I don't know if I'm even making any sense. I can't really spell out what it is that came to me. Just that as long as I have love, and am willing to risk the pain, I know there will be creatures to share this awful, beautiful life with me.

<shrugs>

foundationmare
Jul. 1, 2010, 09:15 PM
I couldn't have said it any better! Yes, you captured the bond between people and their animals.

I adore my family members, who now include multigenerational representatives who are dynamic and inspirational. We have ALL had experiences with family pets that have forged deep connections with us.
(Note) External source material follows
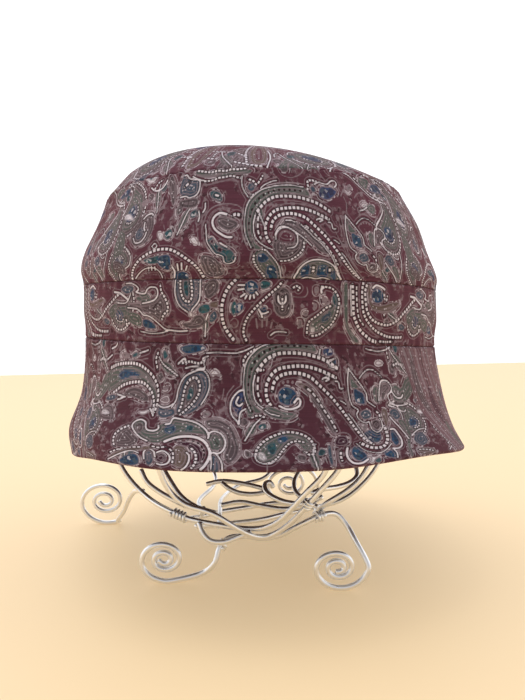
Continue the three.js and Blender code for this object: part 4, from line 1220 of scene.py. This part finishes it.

PP, your posts are food for the soul! Continued jingles for Bounce to come home, damn cat.

Nootka
Jul. 1, 2010, 11:38 PM
EA, (((hugs))) peace & strength to you tonight. :cry: Nootka, I'll be thinking of you the next few weeks. I remember when you lost your son. I can't imagine... (((strength & peace))) >

thank you very much:yes: COTH was the best support group for that time

rodawn
Jul. 3, 2010, 08:16 PM
Tonight I will take Petey, Bodie and Cap and we will go out for a long walk and cry. The dogs always say goodbye before the vet comes and then I separate them. When they pass I bring them back in. I will never forget how frantic Ralph and Cap were when my dear labs didn't come home from the vet. And the way Cap mourned for Dumplin' was heartbreaking. Even Troops looked for Bonks every am and pm at feeding time for almost a month. They always shared his grain :sadsmile: I won't make that mistake again, of not letting companions say their goodbyes. Anyone who says animals don't mourn for their companions is a twit. Come to my house...I'll prove it to you.

<<Hugs to you for your loss.>>

I firmly believe animals mourn. When I had to put down my gelding, the mares seemed to be disordered. He was the boss and leader, and they seemed out of sorts without his guidance. It took a good couple months for them to settle into a new routine.

I, too, cry in my quiet moments. I need to be alone to do this, but at first, I have a drive to get busy... really, really busy. Then, once all that energy is expended I can release and cry. If there are people around I can't. Afterwards, I feel exhausted for a good week. Someone mentioned dreams... oh yes, I get those too.

We buried Simba in the grassy roundabout in front of the barn. We are planning on planting an ornamental crab tree beside him. It's a good place for a tree. He would have loved to lay in the shade underneath it.

Our other kitty, Caesar, seems a bit lost. He is really missing his cuddle-buddy. They used to sleep together in the rocker chair and now Caesar seems lost without Simba. We did show him Simba's body, but Caesar is only 1-1/2 years old, and I don't think he quite understood what it meant. We also notice that if we are getting ready to go outside, Caesar gets a little anxious as if he is worried that we might not come back (like Simba did not come back) and he constantly meows and wraps around our legs. Then when we come back in the door, he runs to us and meows, as if very relieved we're home safely.

It's nice to share our stories and I'm glad I'm not the only one that takes it really hard when I lose one of my 4-legged friends.